There are several clustering algorithms available. K-Means is a popular choice for many segmentation tasks, but feel free to explore others like hierarchical clustering or DBSCAN.

- **TODO**: Choose a clustering algorithm to apply to the dataset.
- **TODO**: Determine the optimal number of clusters (if applicable, e.g., for K-Means).
- **TODO**: Apply the clustering algorithm to segment the customer data.

- **Resource**: [Scikit-learn Clustering Techniques](https://scikit-learn.org/stable/modules/clustering.html)


In [None]:
# Using the elbow method to find the optimal number of clusters
wcss = []
for i in range(1, 11):
    kmeans = KMeans(n_clusters=i, init='k-means++', max_iter=300, n_init=10, random_state=0)
    kmeans.fit(scaled_features)
    wcss.append(kmeans.inertia_)
    
plt.plot(range(1, 11), wcss)
plt.title('Elbow Method')
plt.xlabel('Number of clusters')
plt.ylabel('WCSS')
plt.show()

In [None]:
# Assuming the elbow is at 5 clusters
kmeans = KMeans(n_clusters=5, init='k-means++', max_iter=300, n_init=10, random_state=0)
cluster_labels = kmeans.fit_predict(scaled_features)

df['Cluster'] = cluster_labels


## Analyzing the Segments

After applying the clustering algorithm, analyze the resulting customer segments.

- **TODO**: Examine the characteristics of each cluster.
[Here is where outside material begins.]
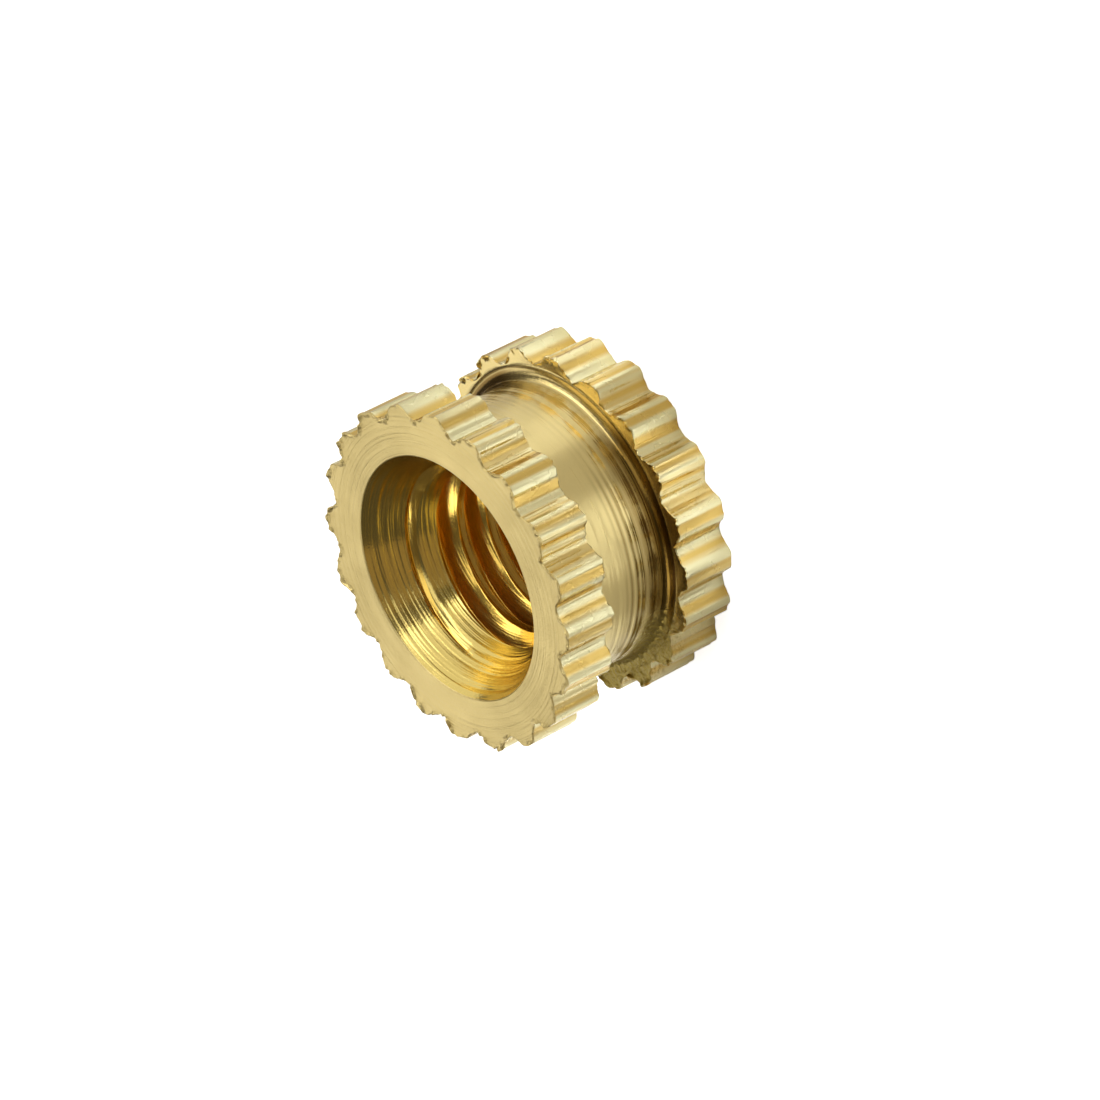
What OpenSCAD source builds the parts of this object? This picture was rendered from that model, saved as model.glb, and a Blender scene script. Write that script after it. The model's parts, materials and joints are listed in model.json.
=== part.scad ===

What distinguishes each segment?
- **TODO**: Visualize the clusters in terms of key features.

- **Resource**: [Matplotlib Documentation](https://matplotlib.org/3.1.1/contents.html)


In [None]:
# Visualizing clusters for 'Annual Income' and 'Spending Score'
sns.scatterplot(x='Annual Income (k$)', y='Spending Score (1-100)', hue='Cluster', data=df, palette='viridis')
plt.title('Customer Segments Based on Annual Income and Spending Score')
plt.show()

# Analyzing clusters by 'Age'
sns.boxplot(x='Cluster', y='Age', data=df)
plt.title('Age Distribution by Cluster')
plt.show()


## Conclusion

Reflect on the clustering process and the resulting customer segments. Consider how these segments might inform marketing strategies or product offerings.

Congratulations on completing this project! This exercise aimed to give you hands-on experience with unsupervised learning and customer segmentation.